L’essentiel est que la Russie est une puissance conventionnelle, quelque peu conservatrice, alors que l’Union soviétique était une puissance messianique et totalitaire. C’est une différence assez importante et significative, et la politique américaine doit refléter cette prise de conscience.

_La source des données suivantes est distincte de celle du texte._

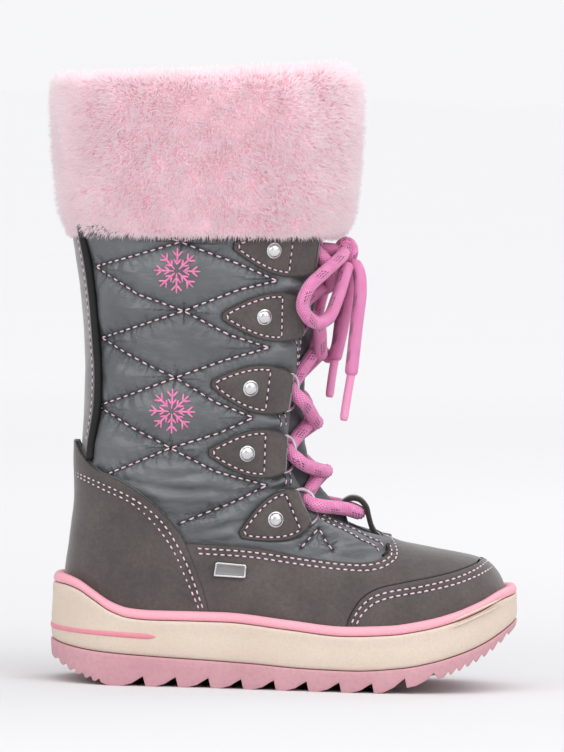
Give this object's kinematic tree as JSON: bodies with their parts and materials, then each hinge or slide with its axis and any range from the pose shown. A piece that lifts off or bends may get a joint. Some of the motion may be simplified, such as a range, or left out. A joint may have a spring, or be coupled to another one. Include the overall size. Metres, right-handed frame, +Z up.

Une différence tout aussi cruciale est que l’Union soviétique était une puissance mondiale (et, pendant un certain temps, sans doute une superpuissance) avec des ambitions mondiales et des capacités à la hauteur. Elle contrôlait un empire en Europe de l’Est et cultivait des alliés et des clients dans le monde entier, y compris dans des endroits aussi éloignés que Cuba, le Vietnam et l’Angola. L’URSS a également disputé intensément l’influence des États-Unis dans toutes ces régions. À l’inverse, la Russie n’est qu’une puissance régionale dont la portée extrarégionale est très limitée. Les ambitions du Kremlin sont fortement axées sur l’étranger proche, afin de tenter de bloquer la progression vers l’est de l’Organisation du traité de l’Atlantique Nord (OTAN) et l’intrusion des États-Unis dans la zone de sécurité centrale de la Russie. L’orientation semble beaucoup plus défensive qu’offensive.

Il serait difficile pour la Russie d’exécuter autre chose qu’un programme expansionniste très limité géographiquement, même si elle en a un. L’Union soviétique était la deuxième puissance économique du monde, juste derrière les États-Unis. L’économie de la Russie a à peu près la taille de celle du Canada et ne figure même plus dans le top 10 mondial. Elle ne possède que les trois quarts du territoire de l’Union soviétique (dont une grande partie est constituée de la Sibérie presque vide) et à peine la moitié de la population de l’ancienne URSS. Comme si cela ne suffisait pas, cette population diminue et est affligée d’un assortiment de problèmes de santé publique (notamment l’alcoolisme endémique).

Tous ces facteurs devraient rendre évident que la Russie n’est pas un rival crédible, et encore moins une menace existentielle, pour les États-Unis et leur système démocratique. La puissance de la Russie est une pâle ombre de celle de l’Union soviétique. La seule source d’influence qui n’a pas diminué est l’arsenal nucléaire considérable du pays. Mais si les armes nucléaires constituent la dissuasion ultime, elles ne sont pas très utiles pour la projection de puissance ou la conduite de la guerre, à moins que les dirigeants politiques ne veuillent risquer un suicide national. Et rien ne prouve que Poutine et ses soutiens oligarques soient suicidaires. Bien au contraire, ils semblent vouloir accumuler toujours plus de richesses et d’avantages.

Enfin, les intérêts de la Russie en matière de sécurité se chevauchent en fait largement avec ceux de l’Amérique – notamment en ce qui concerne le désir de combattre le terrorisme islamique radical. Si les dirigeants américains n’insistaient pas pour mener des politiques provocatrices, telles que l’élargissement de l’OTAN jusqu’à la frontière de la Russie, l’affaiblissement des clients russes de longue date dans les Balkans (Serbie) et au Moyen-Orient (Syrie), et l’exclusion de la Russie des principales institutions économiques internationales telles que le G-7, il y aurait relativement peu d’occasions où les intérêts vitaux américains et russes entrent en collision.

Un changement fondamental dans la politique américaine est nécessaire, mais cela nécessite un changement majeur dans la psychologie nationale de l’Amérique. Pendant plus de quatre décennies, les Américains ont considéré (et on leur a dit de considérer) l’Union soviétique comme une menace mortelle pour la sécurité de la nation et ses valeurs les plus chères de liberté et de démocratie. Malheureusement, la dissolution de l’URSS et l’émergence d’une Russie quasi-démocratique comme l’un des États successeurs n’ont pas permis de réinitialiser les esprits. Trop d’Américains (y compris des dirigeants politiques et des décideurs) agissent comme s’ils étaient encore confrontés à l’Union soviétique. Ce serait l’ironie tragique suprême si, après avoir évité la guerre avec un adversaire mondial totalitaire, l’Amérique s’engageait dans la guerre à cause d’une image et d’une politique dépassées à l’égard d’une puissance régionale conventionnelle en déclin. Pourtant, à moins que les dirigeants américains ne changent à la fois leur mentalité et leur politique à l’égard de la Russie, cette issue est une possibilité très réelle.